Here is Rev. Beth Neel with her husband, the Rev. Gregg Neel, photographed on Easter.


It all hits home at about age 50, she said. The urge is to rush and cram in as “much living” as you can in however many days one has left, but the body says: “slow down.”

So, Rev. Neel says she has become a more intense observer of her loved ones and the little things in life…and she tries to follow the script of “Our Town.”

In her brief return to experience just one day of “life-after-death” in Grover’s Corners, N.H., Emily bids goodbye to her loving parents as well as “clocks ticking, her butternut tree, Mama’s sunflowers, new-ironed dresses and hot baths.”

 





Rev. Neel said: “I wonder at the perfect circle the dog makes when he curls up and the asymmetry of spider webs. I marvel at how hard it is to photograph a spider web or a rainbow or a sunset, and maybe it’s better that way.”




 

“I pay attention to the color of the sky on any given day, and the color of the leaves, and whether or not they’re still a part of the branch or part of the lawn,” she said.

“I look for what is good; I try to hold fast to what is good because that is the glue of life, the stuff that holds us together….”

Rev. Neel said she believes that there are saints among us who “dress up as teachers and CNAs (Certified Nursing Assistants)…and guys who punch a clock when the whistle blows.”

The clock strikes 11 p.m. in Grover’s Corners. “Tomorrow’s going to be another day,” the Stage Manager states matter-of-factly.

“May a saint or poet cross your path,” Dr. Neel prayed.


* * * 


Thornton Wilder (1897-1975) was a pivotal figure in the literary history of the 20th century. He is the only writer to win Pulitzer Prizes for both fiction and drama

He received the Pulitzer for his novel The Bridge of San Luis Rey (1927) and the plays Our Town (1938) and The Skin of Our Teeth (1942).

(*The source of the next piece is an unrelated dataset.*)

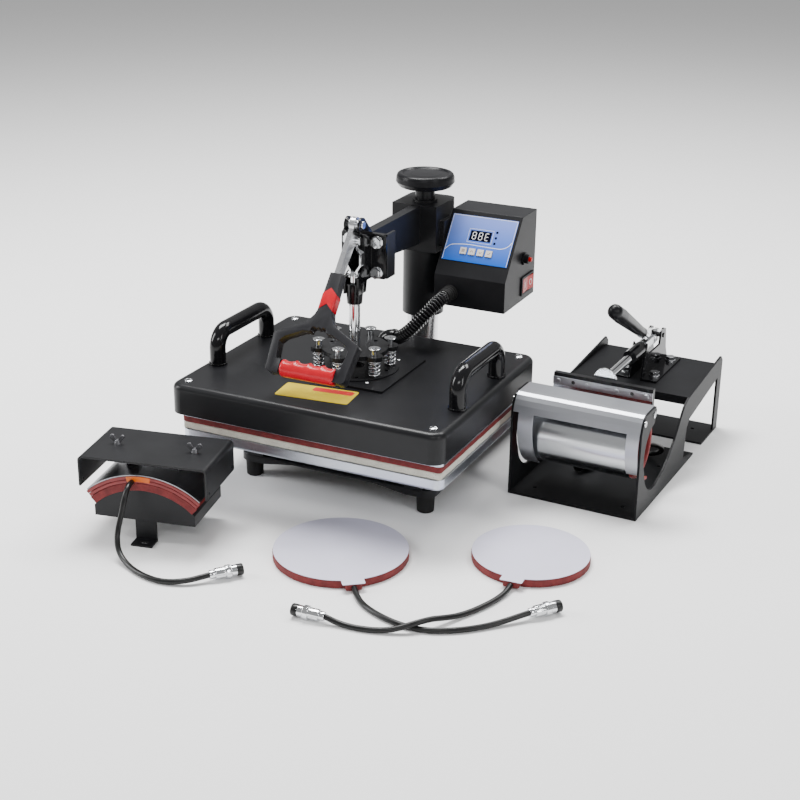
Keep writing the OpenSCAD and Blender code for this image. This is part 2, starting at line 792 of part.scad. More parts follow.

“Our Town” was licensed for amateur production in 1939. “Over the next 20 months,” English novelist Penelope Fitzgerald wrote, “‘Our Town’ was produced in at least 658 communities across the United States and in Hawaii and Canada.” 

To this day, it remains one of the most performed plays anywhere. 



Thornton Wilder played the Stage Manager in the Broadway production of “Our Town” for two weeks in September 1938. 


 

Hal Holbrook played the Stage Manager in a television version of “Our Town” in 1977.




Paul Newman played the Stage Manager in “Our Town” during a production that ran on Broadway in 2002-03, marking his final stage performance.